We had picked a room on the first floor, and our block was oriented such that the balcony faced the garden on the North and a panoramic view of the eastern sky. One can also view the higher contours on the west that house a more high-end resort property – the Ramsukh resorts, also owned by the owner of this more budget resort. Our room was reasonably spacious and comfortable and was done well with some exposed brick wall accents, well-picked-out lamps, and a few framed posters featuring the biodiversity of the region. The minus point would be the lighting angles, which could have been planned and designed more functionally – the lighting above the dressing mirror cast unfavourable shadows defeating the purpose of the area.
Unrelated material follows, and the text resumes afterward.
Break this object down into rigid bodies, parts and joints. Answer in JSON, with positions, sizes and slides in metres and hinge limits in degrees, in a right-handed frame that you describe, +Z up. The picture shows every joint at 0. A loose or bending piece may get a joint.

A walk through the entire property opened out different areas of engagement for the guests. Well-landscaped areas with the building blocks woven sensitively around the unbuilt- wrapping around trees rather than overpowering them. The restaurant block of the resort has a captivating frontage of widespread Jamun and Jacaranda trees with soft mauve flowers that make for a charming view whilst relishing the lip-smacking food in the dining area. The restaurant entrance has ornate brackets and columns handcrafted with wood, and the interior walls feature some antique-crafted murals and Rajasthani Jharokhas. There is an attempt to use refurbished wooden furniture throughout the campus. These might have been sourced locally from old wadas or probably from other states. The Advait resorts also have a block designed in a traditional wada style, but we were advised against booking a room there since they weren’t very spacious and did not offer natural views.
The food was another highlight. We had Pithla (a traditional Maharashtrian preparation-gravy made of besan); rice, Naans, and mixed vegetable gravy. All these dishes were prepared to perfection and had us feeling satiated after a heavy meal, sealed off with a creamy spiced glass of buttermilk.
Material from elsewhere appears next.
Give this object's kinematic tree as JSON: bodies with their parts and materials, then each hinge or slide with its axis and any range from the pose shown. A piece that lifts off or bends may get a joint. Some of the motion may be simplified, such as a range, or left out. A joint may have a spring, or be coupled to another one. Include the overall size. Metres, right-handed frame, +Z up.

Walking through the resort campus is a pleasant experience. Landscaped pockets dot the property – Some semi-shaded zones and some paved areas under a canopy of trees. Engaging stone and wrought-iron sculptures placed at strategic points add rustic charm and liveliness. A particularly endearing sculpture was that of Ganesha in a relaxed, leisurely pose, as though sunbathing lying with his feet apart and elbows perched on the ground. The central garden also housed some animal sculptures and large-scale Jenga blocks to engage the guests.
A gaming zone attached to the restaurant has table tennis, a carrom board, and a Foos-ball table to give guests options for entertainment. There are mini-treks and guided jungle tours also organised by the resort, but since we were short on time, we did not opt for any of these. Across the resort property, there has been an attempt to bring awareness about the biodiversity of Mahabaleshwar through informational signages about the avian and mammalian species found here. The sensitivity is also demonstrated in how the trees on the site have been preserved, and you catch a glimpse of these small gestures where the roofs are wrapping around trees, making sure they were included. When there is an acceptance that the act of building itself is an act of destruction or invasion, such gestures emerge from a place of humility.
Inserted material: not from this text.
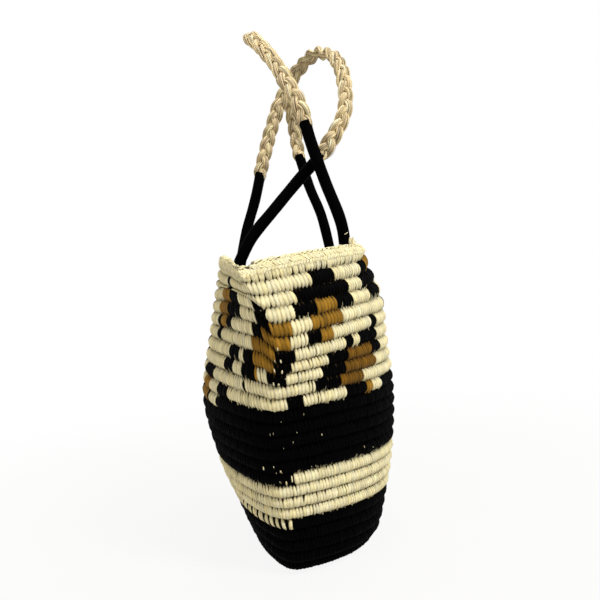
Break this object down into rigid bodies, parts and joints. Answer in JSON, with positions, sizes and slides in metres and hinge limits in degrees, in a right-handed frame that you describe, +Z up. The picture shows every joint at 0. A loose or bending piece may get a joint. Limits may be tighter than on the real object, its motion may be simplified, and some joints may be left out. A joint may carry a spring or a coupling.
{
  "type": "woven tote bag",
  "caption": "Oval bucket tote in coiled raffia with a cream stripe, an animal-spot band, a chained edge and arched handles of plaited straw that lean over the open mouth.",
  "frame": {"origin": "on the ground below the centre of the bag's bounding box", "axes": "+X along the mouth from the end that faces the camera to the far end, -Y towards the bulging front wall, +Z up"},
  "size_m": [0.3076, 0.181, 0.4869],
  "materials": {
    "black_raffia": "matt stitched raffia, black",
    "cream_raffia": "matt stitched raffia, undyed cream",
    "spotted_raffia": "matt stitched raffia, cream with black and mustard-brown animal spots",
    "straw": "plaited natural straw",
    "black_thread": "tightly wound black thread"
  },
  "bodies": {
    "bag": {"base_coil": "black_raffia", "foot_band": "black_raffia", "stripe_band": "cream_raffia", "waist_band": "black_raffia", "lower_spotted_band": "spotted_raffia", "upper_spotted_band": "spotted_raffia", "rim_band": "cream_raffia", "rim_chain": "cream_raffia", "rim_tuft": "cream_raffia", "back_near_sewn_end": "black_thread", "back_near_lashing_1": "black_thread", "back_near_lashing_2": "black_thread", "back_far_sewn_end": "black_thread", "back_far_lashing_1": "black_thread", "back_far_lashing_2": "black_thread", "front_near_sewn_end": "black_thread", "front_near_lashing_1": "black_thread", "front_near_lashing_2": "black_thread", "front_far_sewn_end": "black_thread", "front_far_lashing_1": "black_thread", "front_far_lashing_2": "black_thread"},
    "back_handle": {"back_near_wrap": "black_thread", "back_near_core": "straw", "back_far_wrap": "black_thread", "back_far_core": "straw", "back_plait_strand_1": "straw", "back_plait_strand_2": "straw", "back_plait_strand_3": "straw"},
    "front_handle": {"front_near_wrap": "black_thread", "front_near_core": "straw", "front_far_wrap": "black_thread", "front_far_core": "straw", "front_plait_strand_1": "straw", "front_plait_strand_2": "straw", "front_plait_strand_3": "straw"}
  },
  "joints": [
    {"name": "back_handle_lean", "type": "hinge", "parent": "bag", "child": "back_handle", "pos_m": [-0.04363, 0.04832, 0.26328], "axis": [0.9998, 0.0011, -0.0198], "range_deg": [0, 38]},
    {"name": "front_handle_lean", "type": "hinge", "parent": "bag", "child": "front_handle", "pos_m": [-0.05843, -0.04732, 0.26304], "axis": [0.9997, -0.0156, -0.0203], "range_deg": [-66, 9]}
  ]
}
At night, we enjoyed star-gazing outside – a nip in the air, we sat on a bench in the central garden space, and a billion stars appeared up above arranging themselves in riveting constellations. It was amazing how we could still spot so many stars despite the copious amounts of light spilling into the sky. The whole show was ethereal. Overall, Advait resorts offer a refreshing experience at a budget price. The only minus points were the compromise in privacy because of the semicircular placing of the room blocks- which could be a plus if one is into some non-invasive voyeurism; the noise of kitchen equipment emerging from the restaurant kitchen early in the morning- there could have been better acoustic segregation between the service spaces and the guest lodging spaces, and last but not the least- the distant noise of large crowds emanating from the adjacent funfair around the festival, including thumping music blaring from loudspeakers . This wouldn’t otherwise be the case on non-festival days that would definitely be preferable for booking.
Come morning, I am back on the balcony, writing. Bathed in the sun rays, I see glimpses of the bashful bulbuls- red-vented and red whiskered, making quick visits to check for strewn food grains. They make this delightful, almost mischievous call- ‘pick-a-wew-wew’! Oh, and I just spotted a swallow. How she glides gracefully up against the spotless blue sky. How I wished I could prolong my stay.